Although that might partially defy conventional wisdom, it does sum up the blueprint from which Sanders has built his team over the past nine months. Since his splashy arrival in early December, hired after a successful three-year stint at FCS Jackson State, Sanders made it clear he planned to take advantage of college football’s now unrestrictive transfer rules to overhaul his roster — even encouraging holdover players to enter the transfer portal the first time he addressed the team.
He hasn’t wavered in his plan since.
The Buffs weren’t just one of the worst teams in college football last season, they were one of the worst teams in recent memory. Coach Karl Dorrell was fired after an 0-5 start in just his third season, and the team finished 1-11. Colorado lost games by an average margin of 29.1 points last year, the worst in the country and the fourth-worst among Power 5 programs in the past 30 years.
When the Buffaloes take the field in Fort Worth, Texas, against No. 17 TCU on Saturday (noon ET, Fox), the only resemblance to last year’s team will be the uniforms. Only 10 scholarship players from the 2022 roster remain with the team. The team’s 86 new players come from all over — from high school to junior college to the SEC — including nine who followed Sanders from Jackson State, led by Shedeur Sanders, Deion’s son and CU’s starting QB, and Travis Hunter, the No. 2 overall recruit in the 2022 class. According to ESPN Stats & Information data, it’s the most incoming players to an FBS roster since the inception of the transfer portal in 2018.

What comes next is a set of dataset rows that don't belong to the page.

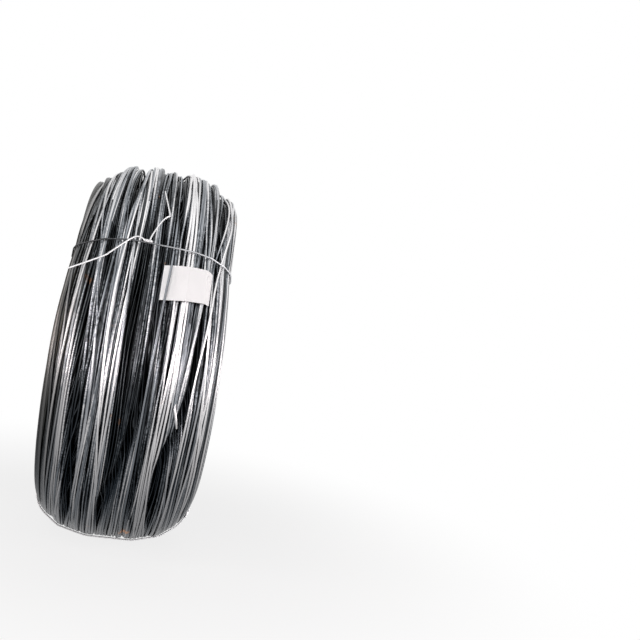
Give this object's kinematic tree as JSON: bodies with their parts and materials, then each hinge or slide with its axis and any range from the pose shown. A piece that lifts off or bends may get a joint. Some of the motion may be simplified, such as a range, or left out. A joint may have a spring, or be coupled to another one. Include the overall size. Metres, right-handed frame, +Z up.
{
  "type": "coil of wire rod",
  "caption": "Round coil of bare steel wire rod with an open eye, standing on its rim, bound with wire ties and carrying a blank paper tag.",
  "frame": {"origin": "centre of the coil's eye, on the coil's axis", "axes": "+X along the coil's axis, +Z up as the coil stands on its rim, -Y to the front with the paper tag"},
  "size_m": [0.3734, 0.8998, 0.8996],
  "materials": {
    "steel_rod": "dark drawn steel with silver and blue-grey streaks, a little rust",
    "tie_wire": "dull zinc-grey wire",
    "tag_paper": "matt white paper, blank"
  },
  "bodies": {
    "root": {"wire_coil": "steel_rod", "tie_wire_upper": "tie_wire", "tie_wire_lower": "tie_wire", "tie_wire_rear": "tie_wire", "paper_tag": "tag_paper"}
  },
  "joints": []
}
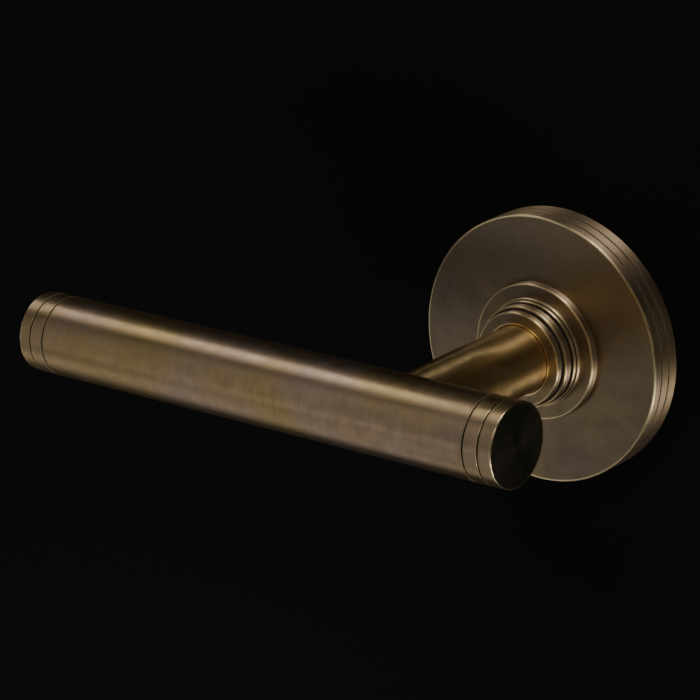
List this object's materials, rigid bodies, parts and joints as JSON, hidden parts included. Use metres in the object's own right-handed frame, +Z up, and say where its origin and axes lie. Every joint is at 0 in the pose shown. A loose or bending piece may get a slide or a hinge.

“I know it’s a huge overhaul,” Sanders said. “But it had to be done.”
No coach has ever been so brash about wanting to force out so many of the players he inherited. Even though it became easier in 2021 to transfer, once the rules had changed and players did not have to sit out for a season, the extent of Sanders’ undertaking is unprecedented in college football.
Colorado’s 53 incoming transfers — including roughly two dozen since the end of spring practice — is the most any team has ever added in an offseason.
Some coaches might have reservations about how this unorthodox approach could impact team chemistry, but Sanders could not care less.
“I don’t care about culture. I don’t care. I don’t care if they like each other, man. I want to win,” he said. “I’ve been on some teams where the quarterback didn’t like the receiver, but they darn sure made harmony when the ball was snapped.”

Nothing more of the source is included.